# EXERCISE AIM:
In full and without alteration, repeat the material.

◆ ◆ ◆ ◆ ◆ ◆ ◆

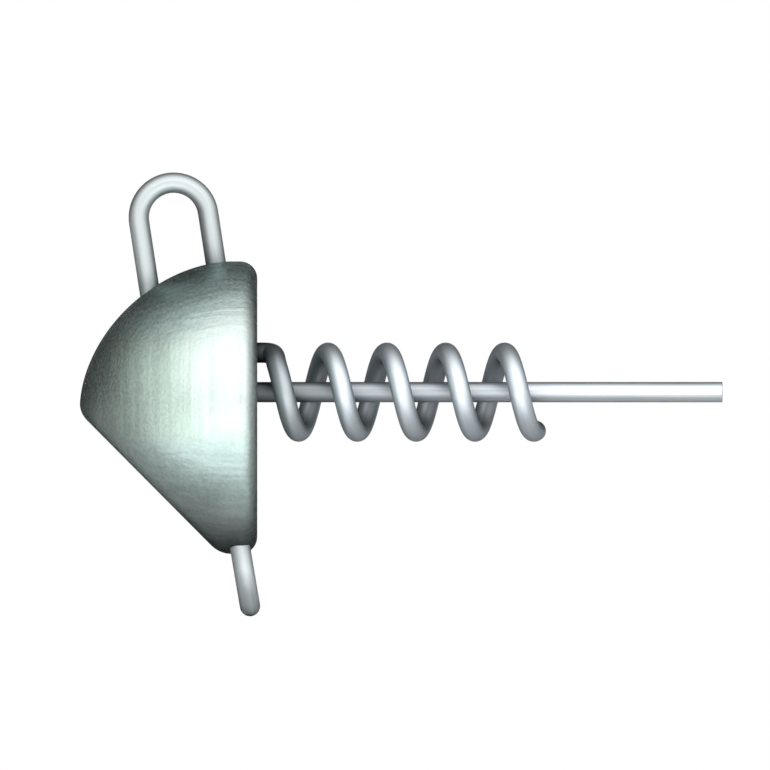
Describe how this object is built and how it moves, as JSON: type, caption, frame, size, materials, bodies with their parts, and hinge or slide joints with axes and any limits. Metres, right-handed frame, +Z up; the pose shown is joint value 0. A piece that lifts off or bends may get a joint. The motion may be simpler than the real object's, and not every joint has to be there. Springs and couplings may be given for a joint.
{
  "type": "screw-in jig head",
  "caption": "Lead fishing jig head with a slanted chin flat, a line-tie eye, a belly eye, and a screw coil round a centring pin that hold a soft lure.",
  "frame": {"origin": "centre of the round rear face of the head, on the axis of its dome", "axes": "+X out of the rear face along the screw and the pin, towards the lure's tail; +Z up, towards the line-tie eye; +Y completes the right-handed frame"},
  "size_m": [0.0472, 0.0214, 0.0326],
  "materials": {
    "cast_lead": "bare cast lead, satin, fine grain",
    "line_tie_wire": "drawn stainless wire, satin",
    "belly_eye_wire": "drawn stainless wire, satin",
    "screw_wire": "drawn stainless wire, satin",
    "pin_wire": "drawn stainless wire, satin"
  },
  "bodies": {
    "root": {"head_weight": "cast_lead", "line_tie_eye": "line_tie_wire", "belly_eye": "belly_eye_wire", "screw_coil": "screw_wire", "centring_pin": "pin_wire"}
  },
  "joints": []
}
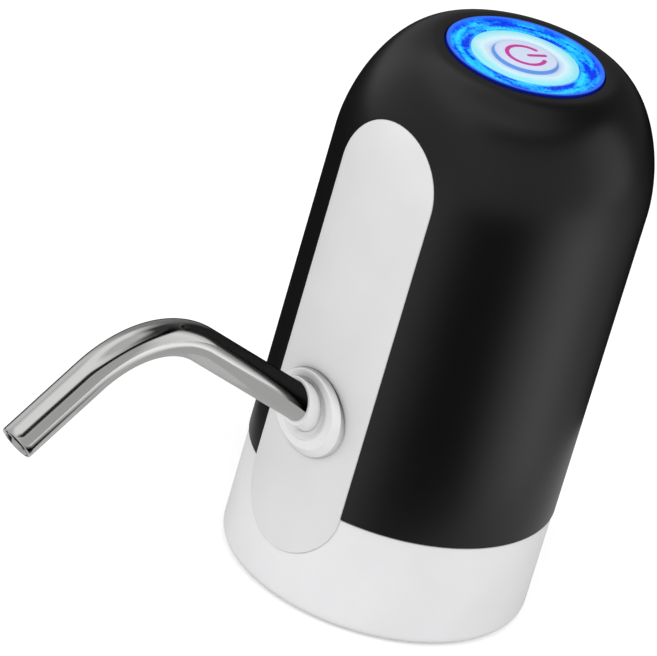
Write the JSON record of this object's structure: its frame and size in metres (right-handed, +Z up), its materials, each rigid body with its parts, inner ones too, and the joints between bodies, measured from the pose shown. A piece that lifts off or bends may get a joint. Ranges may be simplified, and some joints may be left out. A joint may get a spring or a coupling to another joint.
{
  "type": "bottled water pump",
  "caption": "Rechargeable pump head for a large water bottle: domed black body, white collar, bent steel spout and a lit push button.",
  "frame": {"origin": "middle of the part's own box, on the plane of the base rim that the part stands on", "axes": "+Z up along the body's axis, -Y forwards along the spout, +X to the right seen from behind the spout's tip"},
  "size_m": [0.075, 0.171, 0.1375],
  "materials": {
    "black_shell": "satin black ABS",
    "white_base": "smooth white ABS",
    "panel_grey": "smooth off-white ABS",
    "grommet_white": "soft satin",
    "spout_steel": "polished stainless steel",
    "inner_plastic": "as moulded",
    "pump_plastic": "as moulded",
    "gear_plastic": "as moulded acetal",
    "dark_rubber": "matt nitrile",
    "white_silicone": "soft silicone",
    "clear_silicone": "clear silicone",
    "plain_steel": "zinc plated",
    "nickel_strip": "nickel plated",
    "magnet_grey": "sintered ferrite",
    "armature_copper": "enamelled copper and steel",
    "cell_sleeve": "shrink sleeve",
    "board_green": "solder mask",
    "black_plastic": "as moulded",
    "led_lens": "clear lens",
    "light_blue": "clear ring lit blue from below",
    "button_ice": "milky cap lit from below",
    "wire_red": "vinyl",
    "wire_black": "vinyl",
    "wire_blue": "vinyl"
  },
  "bodies": {
    "housing": {"upper_shell": "black_shell", "base_collar": "white_base", "front_panel": "panel_grey", "spout_flange": "grommet_white", "spout_socket": "inner_plastic", "socket_o_ring_1": "dark_rubber", "socket_o_ring_2": "dark_rubber", "delivery_hose": "clear_silicone", "inlet_nipple": "white_base", "inlet_o_ring": "dark_rubber", "neck_seal": "white_silicone", "inner_frame": "inner_plastic", "base_screw_1": "plain_steel", "base_screw_2": "plain_steel", "base_screw_3": "plain_steel", "base_screw_4": "plain_steel", "pump_body": "pump_plastic", "pump_cover": "pump_plastic", "pump_gasket": "dark_rubber", "idler_pin": "plain_steel", "shaft_seal": "dark_rubber", "pump_screw_left": "plain_steel", "pump_screw_right": "plain_steel", "motor_can": "plain_steel", "motor_end_cap": "black_plastic", "magnet_left": "magnet_grey", "magnet_right": "magnet_grey", "battery_cell": "cell_sleeve", "battery_tab_bottom": "nickel_strip", "battery_tab_top": "nickel_strip", "main_board": "board_green", "charge_chip": "black_plastic", "power_coil": "black_plastic", "usb_socket": "plain_steel", "usb_tongue": "black_plastic", "light_ring": "light_blue", "push_switch": "black_plastic", "light_board": "board_green", "board_holder": "inner_plastic", "holder_screw_left": "plain_steel", "holder_screw_right": "plain_steel", "led_1": "led_lens", "led_2": "led_lens", "led_3": "led_lens", "led_4": "led_lens", "led_5": "led_lens", "led_6": "led_lens", "motor_lead_red": "wire_red", "motor_lead_black": "wire_black", "battery_lead_red": "wire_red", "battery_lead_black": "wire_black", "button_lead": "wire_blue"},
    "button": {"button_cap": "button_ice", "switch_plunger": "black_plastic"},
    "collar": {"spout_collar": "grommet_white"},
    "spout": {"spout_tube": "spout_steel"},
    "rotor": {"motor_shaft": "plain_steel", "motor_armature": "armature_copper", "drive_gear": "gear_plastic"},
    "idler": {"idler_gear": "gear_plastic"}
  },
  "joints": [
    {"name": "button_press", "type": "slide", "parent": "housing", "child": "button", "axis": [0, 0, -1], "range_m": [0, 0.0008], "stiffness_N_per_m": 1500, "springref_m": -0.0004},
    {"name": "spout_swivel", "type": "hinge", "parent": "housing", "child": "collar", "pos_m": [0, 0.01046, 0.0489], "axis": [0, -0.8634, 0.5045], "continuous": true},
    {"name": "spout_pull", "type": "slide", "parent": "collar", "child": "spout", "axis": [0, -0.8634, 0.5045], "range_m": [0, 0.012]},
    {"name": "motor_spin", "type": "hinge", "parent": "housing", "child": "rotor", "pos_m": [-0.005, 0.04246, 0.05], "axis": [0, 0, 1], "continuous": true},
    {"name": "idler_spin", "type": "hinge", "parent": "housing", "child": "idler", "pos_m": [0.005, 0.04246, 0.05], "axis": [0, 0, 1], "continuous": true}
  ],
  "couplings": [
    {"joint": "idler_spin", "follows": "motor_spin", "ratio": -1}
  ]
}
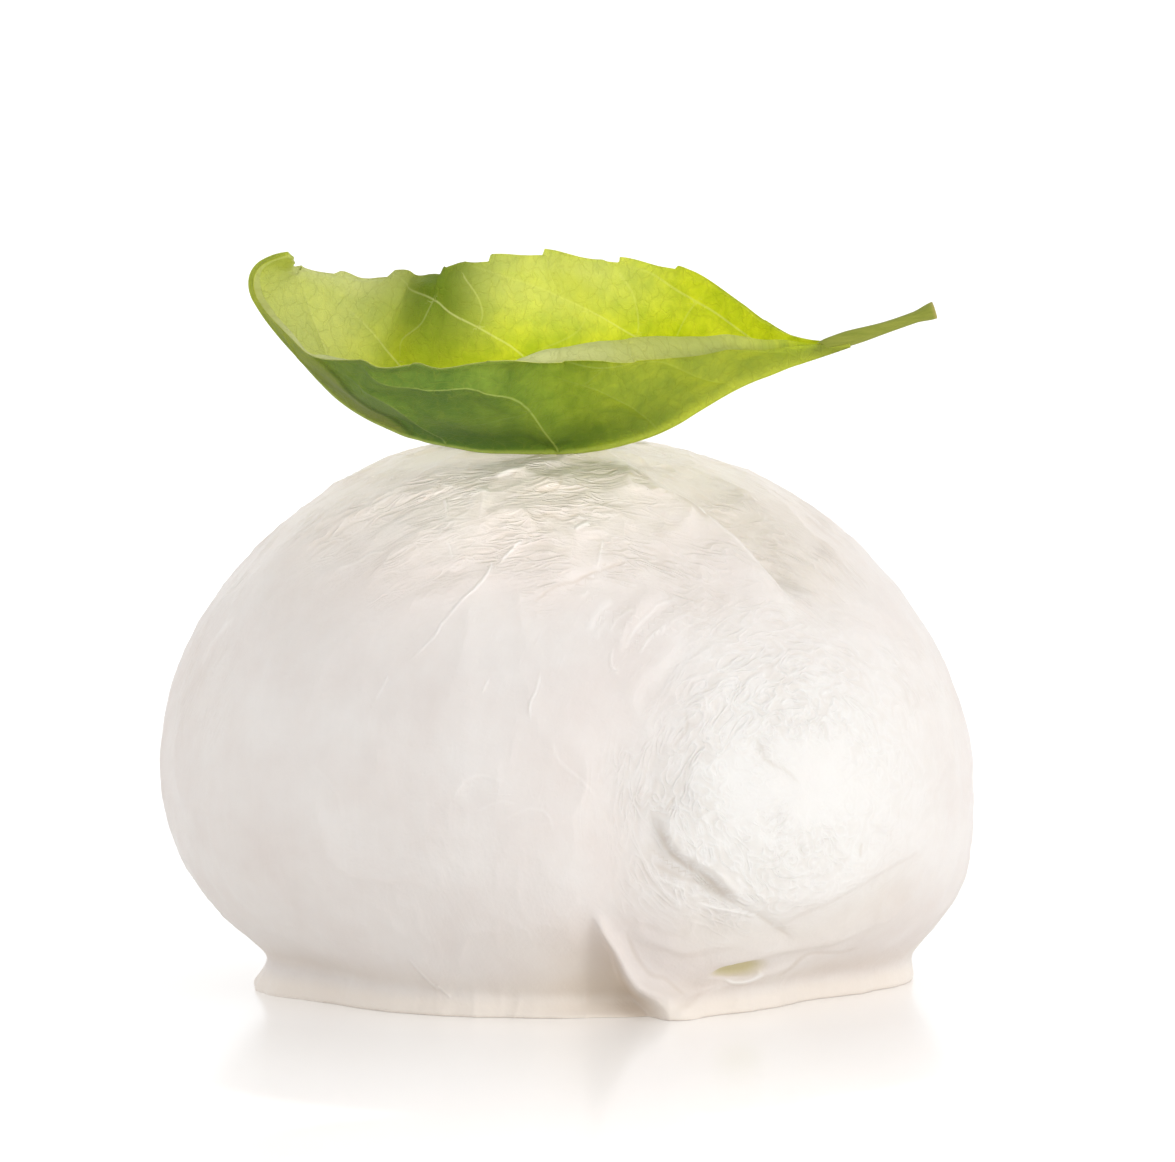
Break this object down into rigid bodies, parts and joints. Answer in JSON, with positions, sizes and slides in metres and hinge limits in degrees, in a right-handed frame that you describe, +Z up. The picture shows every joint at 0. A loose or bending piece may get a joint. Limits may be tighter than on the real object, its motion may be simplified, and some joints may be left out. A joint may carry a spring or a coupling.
{
  "type": "burrata cheese",
  "caption": "Round fresh cream-filled cheese with a slack folded skin and a spread foot, topped by a cupped basil leaf with its stalk.",
  "frame": {"origin": "centre of the object's box at the level of the surface it stands on", "axes": "+Z up from the foot to the crown, +X to the leaf's stalk, -Y the side with the folds"},
  "size_m": [0.08, 0.0758, 0.0735],
  "materials": {
    "cheese": "moist, slightly glossy fresh cheese skin",
    "basil": "satin leaf"
  },
  "bodies": {
    "root": {"cheese": "cheese", "basil_leaf": "basil"}
  },
  "joints": []
}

◆ ◆ ◆ ◆ ◆ ◆ ◆

# TASK RESULT:
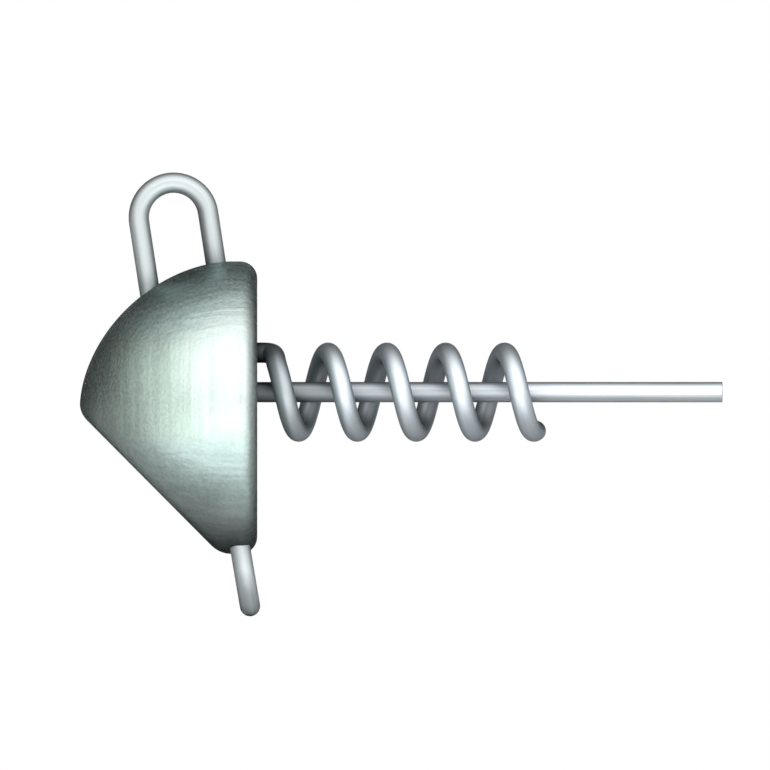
Describe how this object is built and how it moves, as JSON: type, caption, frame, size, materials, bodies with their parts, and hinge or slide joints with axes and any limits. Metres, right-handed frame, +Z up; the pose shown is joint value 0. A piece that lifts off or bends may get a joint. The motion may be simpler than the real object's, and not every joint has to be there. Springs and couplings may be given for a joint.
{
  "type": "screw-in jig head",
  "caption": "Lead fishing jig head with a slanted chin flat, a line-tie eye, a belly eye, and a screw coil round a centring pin that hold a soft lure.",
  "frame": {"origin": "centre of the round rear face of the head, on the axis of its dome", "axes": "+X out of the rear face along the screw and the pin, towards the lure's tail; +Z up, towards the line-tie eye; +Y completes the right-handed frame"},
  "size_m": [0.0472, 0.0214, 0.0326],
  "materials": {
    "cast_lead": "bare cast lead, satin, fine grain",
    "line_tie_wire": "drawn stainless wire, satin",
    "belly_eye_wire": "drawn stainless wire, satin",
    "screw_wire": "drawn stainless wire, satin",
    "pin_wire": "drawn stainless wire, satin"
  },
  "bodies": {
    "root": {"head_weight": "cast_lead", "line_tie_eye": "line_tie_wire", "belly_eye": "belly_eye_wire", "screw_coil": "screw_wire", "centring_pin": "pin_wire"}
  },
  "joints": []
}
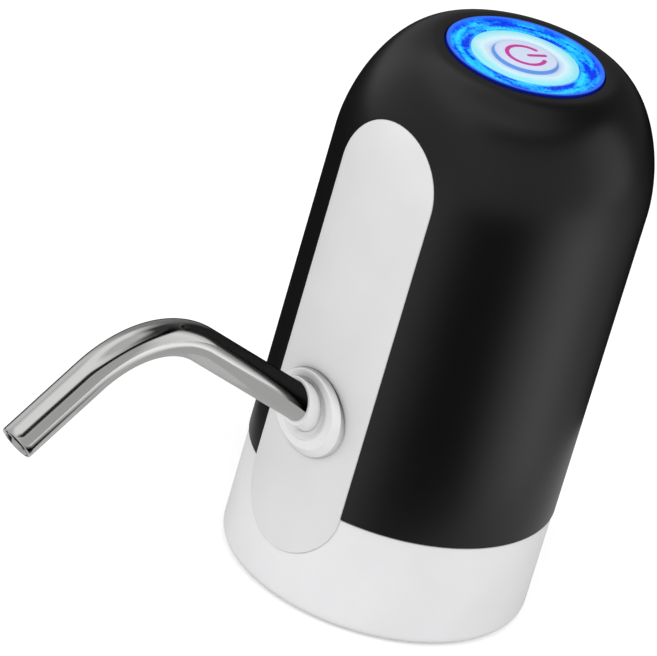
Write the JSON record of this object's structure: its frame and size in metres (right-handed, +Z up), its materials, each rigid body with its parts, inner ones too, and the joints between bodies, measured from the pose shown. A piece that lifts off or bends may get a joint. Ranges may be simplified, and some joints may be left out. A joint may get a spring or a coupling to another joint.
{
  "type": "bottled water pump",
  "caption": "Rechargeable pump head for a large water bottle: domed black body, white collar, bent steel spout and a lit push button.",
  "frame": {"origin": "middle of the part's own box, on the plane of the base rim that the part stands on", "axes": "+Z up along the body's axis, -Y forwards along the spout, +X to the right seen from behind the spout's tip"},
  "size_m": [0.075, 0.171, 0.1375],
  "materials": {
    "black_shell": "satin black ABS",
    "white_base": "smooth white ABS",
    "panel_grey": "smooth off-white ABS",
    "grommet_white": "soft satin",
    "spout_steel": "polished stainless steel",
    "inner_plastic": "as moulded",
    "pump_plastic": "as moulded",
    "gear_plastic": "as moulded acetal",
    "dark_rubber": "matt nitrile",
    "white_silicone": "soft silicone",
    "clear_silicone": "clear silicone",
    "plain_steel": "zinc plated",
    "nickel_strip": "nickel plated",
    "magnet_grey": "sintered ferrite",
    "armature_copper": "enamelled copper and steel",
    "cell_sleeve": "shrink sleeve",
    "board_green": "solder mask",
    "black_plastic": "as moulded",
    "led_lens": "clear lens",
    "light_blue": "clear ring lit blue from below",
    "button_ice": "milky cap lit from below",
    "wire_red": "vinyl",
    "wire_black": "vinyl",
    "wire_blue": "vinyl"
  },
  "bodies": {
    "housing": {"upper_shell": "black_shell", "base_collar": "white_base", "front_panel": "panel_grey", "spout_flange": "grommet_white", "spout_socket": "inner_plastic", "socket_o_ring_1": "dark_rubber", "socket_o_ring_2": "dark_rubber", "delivery_hose": "clear_silicone", "inlet_nipple": "white_base", "inlet_o_ring": "dark_rubber", "neck_seal": "white_silicone", "inner_frame": "inner_plastic", "base_screw_1": "plain_steel", "base_screw_2": "plain_steel", "base_screw_3": "plain_steel", "base_screw_4": "plain_steel", "pump_body": "pump_plastic", "pump_cover": "pump_plastic", "pump_gasket": "dark_rubber", "idler_pin": "plain_steel", "shaft_seal": "dark_rubber", "pump_screw_left": "plain_steel", "pump_screw_right": "plain_steel", "motor_can": "plain_steel", "motor_end_cap": "black_plastic", "magnet_left": "magnet_grey", "magnet_right": "magnet_grey", "battery_cell": "cell_sleeve", "battery_tab_bottom": "nickel_strip", "battery_tab_top": "nickel_strip", "main_board": "board_green", "charge_chip": "black_plastic", "power_coil": "black_plastic", "usb_socket": "plain_steel", "usb_tongue": "black_plastic", "light_ring": "light_blue", "push_switch": "black_plastic", "light_board": "board_green", "board_holder": "inner_plastic", "holder_screw_left": "plain_steel", "holder_screw_right": "plain_steel", "led_1": "led_lens", "led_2": "led_lens", "led_3": "led_lens", "led_4": "led_lens", "led_5": "led_lens", "led_6": "led_lens", "motor_lead_red": "wire_red", "motor_lead_black": "wire_black", "battery_lead_red": "wire_red", "battery_lead_black": "wire_black", "button_lead": "wire_blue"},
    "button": {"button_cap": "button_ice", "switch_plunger": "black_plastic"},
    "collar": {"spout_collar": "grommet_white"},
    "spout": {"spout_tube": "spout_steel"},
    "rotor": {"motor_shaft": "plain_steel", "motor_armature": "armature_copper", "drive_gear": "gear_plastic"},
    "idler": {"idler_gear": "gear_plastic"}
  },
  "joints": [
    {"name": "button_press", "type": "slide", "parent": "housing", "child": "button", "axis": [0, 0, -1], "range_m": [0, 0.0008], "stiffness_N_per_m": 1500, "springref_m": -0.0004},
    {"name": "spout_swivel", "type": "hinge", "parent": "housing", "child": "collar", "pos_m": [0, 0.01046, 0.0489], "axis": [0, -0.8634, 0.5045], "continuous": true},
    {"name": "spout_pull", "type": "slide", "parent": "collar", "child": "spout", "axis": [0, -0.8634, 0.5045], "range_m": [0, 0.012]},
    {"name": "motor_spin", "type": "hinge", "parent": "housing", "child": "rotor", "pos_m": [-0.005, 0.04246, 0.05], "axis": [0, 0, 1], "continuous": true},
    {"name": "idler_spin", "type": "hinge", "parent": "housing", "child": "idler", "pos_m": [0.005, 0.04246, 0.05], "axis": [0, 0, 1], "continuous": true}
  ],
  "couplings": [
    {"joint": "idler_spin", "follows": "motor_spin", "ratio": -1}
  ]
}
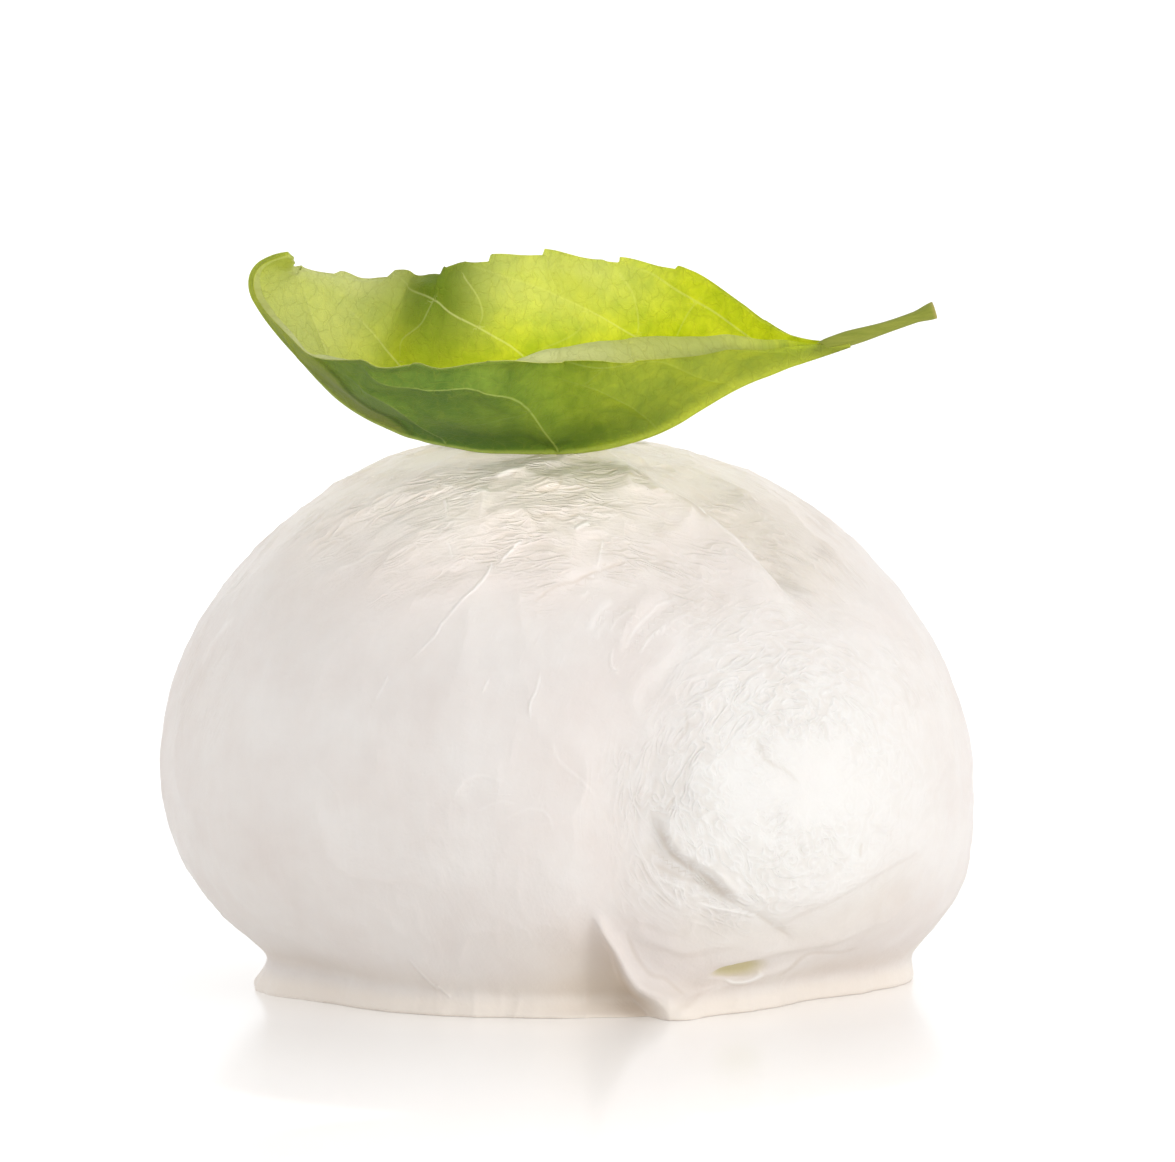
Break this object down into rigid bodies, parts and joints. Answer in JSON, with positions, sizes and slides in metres and hinge limits in degrees, in a right-handed frame that you describe, +Z up. The picture shows every joint at 0. A loose or bending piece may get a joint. Limits may be tighter than on the real object, its motion may be simplified, and some joints may be left out. A joint may carry a spring or a coupling.
{
  "type": "burrata cheese",
  "caption": "Round fresh cream-filled cheese with a slack folded skin and a spread foot, topped by a cupped basil leaf with its stalk.",
  "frame": {"origin": "centre of the object's box at the level of the surface it stands on", "axes": "+Z up from the foot to the crown, +X to the leaf's stalk, -Y the side with the folds"},
  "size_m": [0.08, 0.0758, 0.0735],
  "materials": {
    "cheese": "moist, slightly glossy fresh cheese skin",
    "basil": "satin leaf"
  },
  "bodies": {
    "root": {"cheese": "cheese", "basil_leaf": "basil"}
  },
  "joints": []
}